Epifânio Dias da Silva, na p. 85 de Sintaxe Histórica Portuguesa, 1918 (disponível em http://purl.pt/190/3/), considerava o uso do singular prática em desuso e arcaizante:
«b) Qual emprega-se em sentido comparativo:
1) nos similes e nas exemplificações:
[...] como ensinão os legisladores d´esta arte, quaes forão Aristoteles, Horacio, e outros (En. Port., Prologo)
Neste caso os escriptores antigos empregavam ás vezes qual invarável, á maneira do adverbio como [...].
E pratica antiquada.
Na litteratura moderna é imitação affectada de Archaismo:
qual sóem | Ao pôr do sol phantasticas figuras | As nuvens dubuxar pelo horizonte (Garrett, Cam., 45).»
Mais recentemente, qual, em correlação ou não com tal, é considerado, por alguns gramáticos e por dicionaristas como uma conjunção.
Enquanto conjunção, sendo uma palavra gramaticalizada, esperar-se-ia que se fizesse uso apenas do singular.
No entanto, os dados não são esclarecedores, quanto a este aspecto. Os dicionaristas, nos exemplos que apresentam, colocam sempre a seguir a qual um nome singular. Os gramáticos que referem este aspecto apresentam posições não coincidentes.
Cunha e Cintra, na Nova Gramática do Português Contemporâneo, 1984, indicam que as conjunções comparativas que têm um correlativo podem ocorrer sem esse correlativo e dão como exemplo, para tal qual, uma frase de Machado de Assis:
«havia dous anos que nos não víamos, e eu via-o agora não qual era mas qual fora, quais fôramos ambos…» p. 603
Por seu lado, Bechara, na Moderna Gramática Portuguesa, 2001, pág. 550, refere que as expressões tal qual e tal qual como, quando equivalentes à conjunção como, são invariáveis: «Não confundir tal qual flexionáveis com tal qual, tal qual como invariáveis que valem como». Mas não aponta a possibilidade de qual ocorrer isolado e o exemplo que refere contém a locução tal qual como:
«Descerra uns sorrisos discretos, sem mostrar os dentes, tal qual como as inglesas de primeiro sangue.»
É pois, difícil, afirmar com propriedade qual o comportamento canónico quanto ao número de qual quando, isolado, tem valor comparativo. Com efeito, ainda que possa ser levada a generalizar a afirmação de Bechara, ele não apresenta, efectivamente, como hipótese o uso de qual, isolado, a valer como. E se, em vez de quais na frase estivesse tal qual, eu não hesitaria, creio, em defender o singular.
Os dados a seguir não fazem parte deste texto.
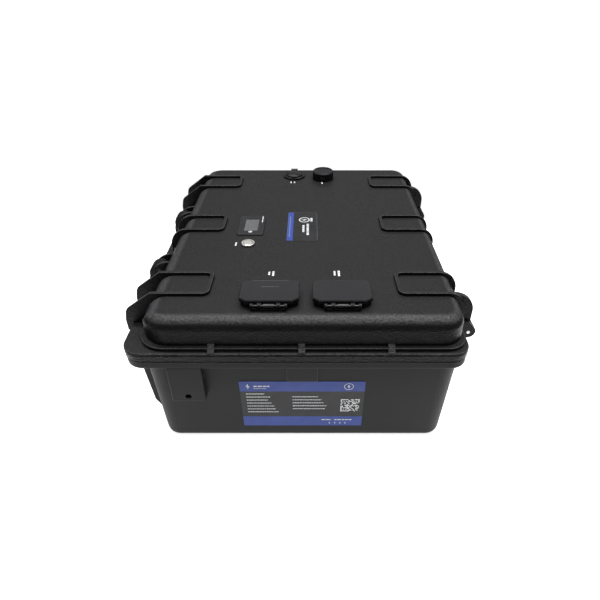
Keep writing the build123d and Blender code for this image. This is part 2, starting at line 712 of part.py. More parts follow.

«Eles não deixaram seus corpos como pagãos, mas sim tal qual (como) cristãos de fé vigorosa, um acreditando em Cristo antes de sua vinda, o segundo, depois dela.»
Admitindo que plural e singular são possíveis, como referem Cunha e Cintra e Epifânio, importa manter alguma reserva, tendo em conta o tempo em que Epifânio escreveu e a data em que terá sido escrita a frase de Machado de Assis.
Por outro lado, uma pesquisa de ocorrências, que poderia indicar-nos uma tendência, é impraticável, dado o ruído, ou seja o número de ocorrências sem interesse para a situação em apreço que “respondem” à pesquisa.
Resta dizer que, enquanto falantes — valha isso o que valer — preferimos o singular.